Erste Frauen bei den Prager Elektrizitätsbetrieben  (Straßenbahndepot im Prager Stadtteil Strašnice,  um 1916) | Foto: Archiv von DPP

Die Straßenbahnen übernahmen in der Kriegszeit ganz neue Aufgaben. Denn die Pferde, die bis dahin genutzt wurden, wurden für den Einsatz an den Fronten requiriert. Und in den elektrischen Straßenbahnen wurden nun Güter wie Kohle und Müll befördert, in Sanitätsstraßenbahnen Kranke und Verwundete, und es gab auch Bestattungsstraßenbahnen, die die Leichenwagen ersetzten. Petr Malík:

„Hier sehen wir das Interieur einer Sanitätsstraßenbahn, die zum Transport der Verwundeten diente. Wir können uns die riesigen Zahlen kaum vorstellen. Die Sanitätsstraßenbahnen haben etwa im Jahr 1916 insgesamt mehr als 170.000 Personen befördert. In jeder Straßenbahn standen nur acht bis zehn Plätze zur Verfügung, sie mussten daher immer wieder hin- und herfahren.“

Während des Ersten Weltkriegs verkehrten in Prag Güterstraßenbahnen | Foto: Archiv von DPP

Der Kurator der Ausstellung wollte nicht nur die Fahrzeuge zeigen, sondern auch erzählen, wie die Menschen in Prag in der Kriegszeit lebten.
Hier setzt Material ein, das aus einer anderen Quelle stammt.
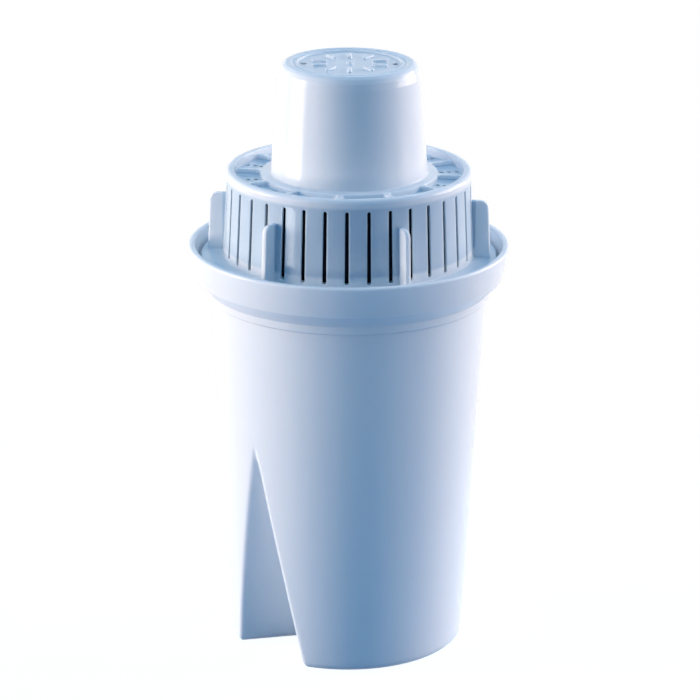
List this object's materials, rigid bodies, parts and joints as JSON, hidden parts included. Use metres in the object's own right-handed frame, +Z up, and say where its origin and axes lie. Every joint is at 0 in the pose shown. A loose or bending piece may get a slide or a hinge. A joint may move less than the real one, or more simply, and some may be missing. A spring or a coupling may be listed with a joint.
{
  "type": "water pitcher filter cartridge",
  "caption": "Tapered filter cup with a flared rim and a wedge notch in its side, closed by a lid with a slotted drum, upright fins, a sunken ribbed ring and a hollow pull knob.",
  "frame": {"origin": "middle of the overall box at the underside of the foot", "axes": "+Z up from the foot to the knob, along the turned axis; the wedge notch faces -Y"},
  "size_m": [0.065, 0.065, 0.1216],
  "materials": {
    "canister": "smooth moulded polypropylene, soft gloss",
    "lid": "smooth moulded polypropylene, soft gloss",
    "screen": "fine woven mesh, black",
    "fleece": "needled felt",
    "bed": "loose granules of carbon and resin"
  },
  "bodies": {
    "root": {"canister": "canister", "lid": "lid", "inlet_screen": "screen", "upper_fleece": "fleece", "filter_bed": "bed", "lower_fleece": "fleece"}
  },
  "joints": []
}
Er sprach daher den Gründer des Verlags Pražské příběhy (Prager Geschichten), Dan Hrubý, an. Der sagt:

„Straßenbahnen haben viele Fans, die sich in den technischen Details auskennen. Wir wollten die Ausstellung aber auch für diejenigen machen, die nicht so begeisterte Anhänger der Technik sind. Wir zeigen den Straßenbahnverkehr im Kontext der Zeit. Wir weisen etwa darauf hin, dass es Menschen gab, die sich keine Fahrkarte leisten konnten, um mit der Straßenbahn zu fahren. Die Zeit war sehr kompliziert.“

An der Erstellung der Ausstellung beteiligte sich auch der Experte für die Geschichte des öffentlichen Stadtverkehrs, Ondřej Láska. Er macht im Folgenden auf ein Bild aufmerksam, auf dem der Hof des Straßenbahndepots im Prager Stadtteil Žižkov zu sehen ist. Die Uhr in der Depothalle zeigt fünf Minuten vor zwölf und viele Straßenbahnen warten dort, um loszufahren. Eine davon habe eine spannende Geschichte, erzählt Láska:

Die Ausstellung „Der Prager Stadtverkehr im Ersten Weltkrieg“ | Foto: Foto: Sabina Vosecká,  Tschechischer Rundfunk

„Das Fahrzeug wurde vor dem Ersten Weltkrieg hergestellt. Während des Krieges diente es als Sanitätsstraßenbahn und im Anschluss daran wieder als Personenverkehrsmittel. Die Straßenbahn hat auch den Zweiten Weltkrieg überlebt. Danach schien es schon, dass sie außer Betrieb gesetzt wird und verschrottet wird. Schließlich wurde sie aber in die slowakische Stadt Košice gebracht und war dort noch viele Jahre in Betrieb. Nachdem sie ausgedient hatte, hat ein Mitarbeiter der dortigen Verkehrsbetriebe sie als Hütte genutzt. Es gab Versuche, die Straßenbahn wieder fahrbar zu machen. Dies ist bisher nicht gelungen, aber das Wrack der Fahrzeugs existiert bis heute.“

Die Ausstellung „Der Prager Stadtverkehr im Ersten Weltkrieg“ dauert bis 17. November. Das ÖPNV-Museum ist bis zum Ende der Sommerferien mittwochs, samstags und sonntags von 9 bis 17 Uhr geöffnet, ab September dann an Wochenenden und Feiertagen von 9 bis 17 Uhr.